I seen these advertised here recently, anyone tried them? 
For some strange reason the name reminds me of Vanman :whistling2: http://www.beroxpert.com/tools/drywall-tools/


----------



## keke (Mar 7, 2012)

I check their website and looks like high quality tools 

I'll love to give it a try especially next week when I have an apartment which requires level 5 finish 

and this is yummy http://www.beroxpert.com/tools/nela-trowels/


----------



## Square Foot (Jul 1, 2012)

Looks interesting.


----------



## icerock drywall (Nov 13, 2010)

what....now I need to change out my knifes...I want them all!
thanks kiwiman you found a good one


----------



## beroXpert (Oct 10, 2014)

Hello this is Frank from beroXpert. If you are looking for the beroXpert finishing blade in Australia, just go to http://www.beroxpert.com/where-to-buy/australia.html
there you can see were to get our tools in Australia and New Zealand.

Thanks, Frank from beroXpert


----------



## cazna (Mar 28, 2010)

beroXpert said:


> Hello this is Frank from beroXpert. If you are looking for the beroXpert finishing blade in Australia, just go to http://www.beroxpert.com/where-to-buy/australia.html
> there you can see were to get our tools in Australia and New Zealand.
> 
> Thanks, Frank from beroXpert


Welcome Frank from beroXpert.

Nice looking tools you have on offer, Thanks for joining us.

You best get some out there for reviews :thumbsup:


----------



## Pytlik (Jan 14, 2013)

I have the tools!, they are perfect for level 5 ceiling, spray and use the 60cm blade with handle !!! really easy and makes it smooth !!!! almost no edges ! it also work on wall with the handle, BUT would not recommend it, it makes edges close to the floor, so you would have to sand by hand after the machine. but remove the handle, and use 2 hands.. it prevents shoulder and back issues. 

overall, a great tool IF you spray the mud!
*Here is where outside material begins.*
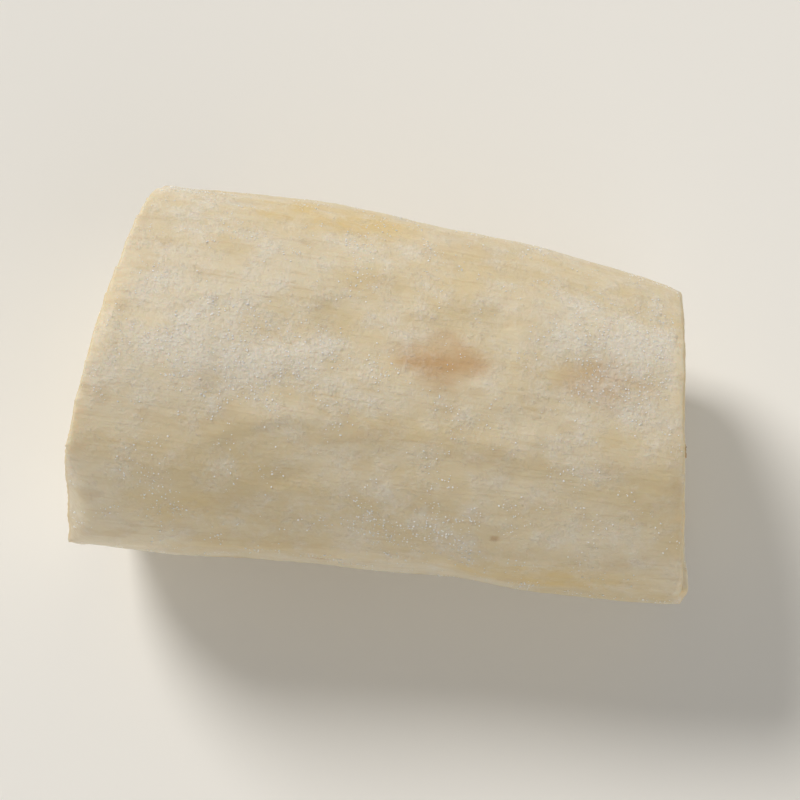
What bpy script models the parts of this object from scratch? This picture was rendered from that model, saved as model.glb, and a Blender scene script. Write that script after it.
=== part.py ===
"""A cut length of peeled cassava root, lying on its flattest peeled side.

The root is one solid. It starts as a barrel that tapers, bends and swells unevenly, as the root grew.
Knife strokes shave its flank into long, soft-edged flats, a cleaver squares both ends and chips a corner off
each, and the widest flat underneath is the one that it rests on.

Metres, +Z up, +X along the root towards its thin end. The origin is the middle of the box at its foot.
"""

import math
import random
from collections import namedtuple

import bmesh
import bpy
from mathutils import Vector

# The finished piece.
LENGTH = 0.093
WIDTH = 0.058
HEIGHT = 0.050

# The root as it grew, before the knife.
STOCK_LENGTH = LENGTH + 0.016
STOCK_HALF_WIDTH = WIDTH / 2 + 0.0006
STOCK_HALF_HEIGHT = HEIGHT / 2 + 0.0022
TAPER = 0.17  # share of the girth lost from the thick end to the thin end
TAPER_LATE = 1.7  # over 1, the root keeps its girth at first and narrows towards the thin end
SWELL = 0.05  # how much stouter the root is between its ends
BEND = 0.0024  # how far the middle bows out towards +Y
DROOP = 0.0030  # how far the middle falls at the thin end, so that the underside lies nearly level
RIBS = 60
RINGS = 27

# The knife work. Each stroke shaves a flat over part of the length and fades out past its two ends.
STROKES_AROUND = 9
STROKE_DEPTH = (0.0004, 0.0014)
STROKE_OVERLAP = 0.13  # how far past the root's middle a stroke may reach, as a share of the length
STROKE_FADE = 0.22  # the share of the length over which a stroke lifts out of the flesh
STROKE_LIFT = 0.0022  # how far clear of the skin it is past that
RIDGE_SHARPNESS = 40  # the higher, the crisper the ridge between two flats
WIDEST_VIEW = math.radians(75)  # past this angle from its middle a stroke's plane can't touch the root
REST_DEPTH = 0.0030  # the underside flat is the deepest cut
SEED = 8

# The cleaver cuts: how far each end leans from square, about Z and about Y.
THICK_END_LEAN = (math.radians(7.0), math.radians(-3.0))
THIN_END_LEAN = (math.radians(7.0), math.radians(4.0))
CHIP = 0.0015  # how deep the chip at an end's corner bites
CHIPS = ((-1, math.radians(152)), (1, math.radians(322)))  # end and angle around the root

LEAST_EDGE = 0.0001
FLESH_COLOUR = (0.75, 0.61, 0.38, 1.0)

Stroke = namedtuple("Stroke", "angle first last depth")


def girth(share):
    """The root's thickness at a share of its length, against that at the thick end."""
    waviness = 0.010 * math.sin(9.0 * share + 0.8)
    return 1.0 - TAPER * max(share, 0.0) ** TAPER_LATE + SWELL * math.sin(math.pi * share) + waviness


def lobes(angle, share):
    """How far the root stands out of round at an angle and a share of its length."""
    slow_turn = 0.7 * share
    return 1.0 + 0.020 * math.cos(2 * angle + 0.9 + slow_turn) + 0.016 * math.cos(3 * angle - 1.1 - slow_turn)


def middle(share):
    """The point on the root's bowed middle line at a share of its length."""
    droop = DROOP * max(share, 0.0) ** TAPER_LATE
    return Vector(((share - 0.5) * STOCK_LENGTH, BEND * math.sin(math.pi * share), -droop))


def around(angle):
    """The unit vector across the root at an angle from +Y about X."""
    return Vector((0.0, math.cos(angle), math.sin(angle)))


def skin_distance(angle, share):
    """The distance from the middle line to the unpeeled root at an angle from +Y about X."""
    round_shape = math.hypot(STOCK_HALF_WIDTH * math.cos(angle), STOCK_HALF_HEIGHT * math.sin(angle))
    return round_shape * girth(share) * lobes(angle, share)


def knife_strokes():
    """The strokes of the knife: a turn of them on each half of the root, unevenly spaced and laid."""
    knife = random.Random(SEED)
    strokes = []
    for end in (-1, 1):
        for place in range(STROKES_AROUND):
            turn = (place + 0.25 * end + knife.uniform(-0.2, 0.2)) / STROKES_AROUND
            inner = 0.5 - end * knife.uniform(-STROKE_OVERLAP, STROKE_OVERLAP)
            outer = 0.5 + end * knife.uniform(0.42, 0.75)
            depth = knife.uniform(*STROKE_DEPTH)
            strokes.append(Stroke(2 * math.pi * turn, min(inner, outer), max(inner, outer), depth))
    return strokes


def lift(stroke, share):
    """How far the knife is out of its flat at a share of the length: 0 along the stroke, then rising."""
    past = max(stroke.first - share, share - stroke.last, 0.0) / STROKE_FADE
    return STROKE_LIFT * min(past, 1.0) ** 2 * (3.0 - 2.0 * min(past, 1.0))


def peeled_distance(angle, share, strokes):
    """The distance from the middle line to the peeled root: a soft least of the skin and every flat."""
    nearest = [skin_distance(angle, share)]
    for stroke in strokes:
        turned = math.remainder(angle - stroke.angle, 2 * math.pi)
        if abs(turned) < WIDEST_VIEW:
            flat = skin_distance(stroke.angle, share) - stroke.depth + lift(stroke, share)
            nearest.append(flat / math.cos(turned))
    return sum(distance**-RIDGE_SHARPNESS for distance in nearest) ** (-1.0 / RIDGE_SHARPNESS)


def peel_root():
    """The peeled root as a closed mesh: a drum drawn out along X, its rings moved to the peeled shape."""
    root = bmesh.new()
    bmesh.ops.create_cone(root, cap_ends=True, segments=RIBS, radius1=1.0, radius2=1.0, depth=1.0)
    staves = [e for e in root.edges if abs(e.verts[0].co.z - e.verts[1].co.z) > 0.5]
    bmesh.ops.subdivide_edges(root, edges=staves, cuts=RINGS - 2, use_grid_fill=True)
    strokes = knife_strokes()
    for vert in root.verts:
        share = vert.co.z + 0.5
        angle = math.atan2(vert.co.y, vert.co.x)
        vert.co = middle(share) + around(angle) * peeled_distance(angle, share, strokes)
    return root


def cut_away(root, point, outward):
    """Removes what lies past a plane and closes the cut with one flat face."""
    for vert in root.verts:
        height = (vert.co - point).dot(outward)
        if abs(height) < LEAST_EDGE:
            vert.co -= height * outward
    everything = root.verts[:] + root.edges[:] + root.faces[:]
    cut = bmesh.ops.bisect_plane(
        root, geom=everything, dist=LEAST_EDGE / 10, plane_co=point, plane_no=outward, clear_outer=True
    )
    rim = [part for part in cut["geom_cut"] if isinstance(part, bmesh.types.BMEdge)]
    bmesh.ops.contextual_create(root, geom=rim)


def cut_ends(root):
    """Squares both ends, then chips a corner off each."""
    for end, (about_z, about_y) in ((-1, THICK_END_LEAN), (1, THIN_END_LEAN)):
        outward = Vector((end, math.sin(about_z), math.sin(about_y))).normalized()
        cut_away(root, Vector((end * LENGTH / 2, 0.0, 0.0)), outward)
    for end, angle in CHIPS:
        share = 0.5 + end * LENGTH / 2 / STOCK_LENGTH
        corner = middle(share) + around(angle) * (skin_distance(angle, share) - CHIP)
        outward = (around(angle) + Vector((end * 0.8, 0.0, 0.0))).normalized()
        cut_away(root, corner, outward)


def cut_rest_flat(root):
    """Cuts the level flat that the root lies on."""
    foot = min(vert.co.z for vert in root.verts)
    cut_away(root, Vector((0.0, 0.0, foot + REST_DEPTH)), Vector((0.0, 0.0, -1.0)))


def bring_to_size(root):
    """Scales the shape to the finished length, width and height, with its foot's middle at the origin."""
    low = Vector(min(vert.co[axis] for vert in root.verts) for axis in range(3))
    high = Vector(max(vert.co[axis] for vert in root.verts) for axis in range(3))
    size = high - low
    foot = Vector(((low.x + high.x) / 2, (low.y + high.y) / 2, low.z))
    bmesh.ops.translate(root, verts=root.verts, vec=-foot)
    bmesh.ops.scale(root, verts=root.verts, vec=(LENGTH / size.x, WIDTH / size.y, HEIGHT / size.z))


def flesh_material():
    """Peeled cassava: cream, faintly waxy starch."""
    material = bpy.data.materials.new("peeled_cassava_flesh")
    material.use_nodes = True
    shader = material.node_tree.nodes["Principled BSDF"]
    shader.inputs["Base Color"].default_value = FLESH_COLOUR
    shader.inputs["Roughness"].default_value = 0.5
    shader.inputs["Metallic"].default_value = 0.0
    material.diffuse_color = FLESH_COLOUR
    return material


def clear_scene():
    """Removes the objects that a new scene starts with."""
    for old in list(bpy.data.objects):
        bpy.data.objects.remove(old)


def main():
    """Builds the root and puts it in its own collection."""
    clear_scene()
    root = peel_root()
    cut_ends(root)
    cut_rest_flat(root)
    bmesh.ops.dissolve_degenerate(root, dist=LEAST_EDGE, edges=root.edges)
    bring_to_size(root)
    bmesh.ops.recalc_face_normals(root, faces=root.faces)

    mesh = bpy.data.meshes.new("cassava_root")
    root.to_mesh(mesh)
    root.free()
    mesh.materials.append(flesh_material())
    piece = bpy.data.objects.new("cassava_root", mesh)
    collection = bpy.data.collections.new("cassava_root")
    bpy.context.scene.collection.children.link(collection)
    collection.objects.link(piece)


main()
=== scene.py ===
"""A cut length of peeled, frozen cassava root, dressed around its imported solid.

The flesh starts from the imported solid's own shape, and takes the marks of the knife, the cleaver and the root.
A few woody threads stand out of the core at both cut ends, and grains of frost lie on the flank.
"""

import logging
import math
import random
from dataclasses import dataclass, field
from enum import Enum

import bpy
import numpy as np
from mathutils import Euler, Matrix, Vector, noise
from mathutils.bvhtree import BVHTree


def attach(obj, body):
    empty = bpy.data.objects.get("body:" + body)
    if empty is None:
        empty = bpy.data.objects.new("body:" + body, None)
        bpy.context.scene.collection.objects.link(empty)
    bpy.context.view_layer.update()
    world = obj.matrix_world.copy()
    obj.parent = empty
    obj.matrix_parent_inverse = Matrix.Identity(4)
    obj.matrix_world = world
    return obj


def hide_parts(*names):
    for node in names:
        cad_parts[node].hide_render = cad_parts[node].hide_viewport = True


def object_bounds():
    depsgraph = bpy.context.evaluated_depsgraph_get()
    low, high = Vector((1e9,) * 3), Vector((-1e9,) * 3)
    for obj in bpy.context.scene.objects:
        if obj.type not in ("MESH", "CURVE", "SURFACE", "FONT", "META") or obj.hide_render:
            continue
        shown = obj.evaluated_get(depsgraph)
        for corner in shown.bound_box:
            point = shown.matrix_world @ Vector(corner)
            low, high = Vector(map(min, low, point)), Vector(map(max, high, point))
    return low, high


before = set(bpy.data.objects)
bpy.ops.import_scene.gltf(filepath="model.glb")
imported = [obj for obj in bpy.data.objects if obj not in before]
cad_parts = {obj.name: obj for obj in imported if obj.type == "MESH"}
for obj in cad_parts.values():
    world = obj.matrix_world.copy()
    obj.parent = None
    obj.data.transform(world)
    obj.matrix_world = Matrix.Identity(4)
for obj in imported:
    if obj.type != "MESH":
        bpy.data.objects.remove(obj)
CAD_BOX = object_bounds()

LOG = logging.getLogger("cassava_root")
MM = 0.001
BODY = "root"
NODE = "cassava_root"
OUTSIDE = 0.1  # metres from the root's middle, well outside its flesh
HAIR = 0.001 * MM  # so small that it only keeps a width from being nothing
CORE_LINE = "core_line"  # the attribute that points from a cut end's core out to each point


class Mask(Enum):
    """A share from 0 to 1 that each point of the flesh holds, for its relief and its colours."""

    FLANK = "flank"
    CUT_END = "cut_end"
    RIM = "rim"
    CORE = "core"
    CRACK = "crack"
    SCAR = "scar"
    BLUSH = "blush"
    YELLOW = "yellow"
    FROST = "frost"

    @property
    def group(self) -> str:
        """The vertex group that holds the mask for a modifier."""
        return self.value + "_group"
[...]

by the way, they last long, and I got 3 of thoose!!!


----------



## Sir Mixalot (Jan 7, 2008)

Good stuff! :thumbup:


----------



## VANMAN (Jan 14, 2011)

Kiwiman said:


> I seen these advertised here recently, anyone tried them?
> For some strange reason the name reminds me of Vanman :whistling2: http://www.beroxpert.com/tools/drywall-tools/


Yea maybe I should get sent a new trowel as they pinched my name!!:thumbsup:


----------



## gazman (Apr 29, 2011)

VANMAN said:


> Yea maybe I should get sent a new trowel as they pinched my name!!:thumbsup:


This has inspired me to start a new thread. 
So cut loose men.
http://www.drywalltalk.com/f12/what-your-favourite-beer-5378/#post105798


----------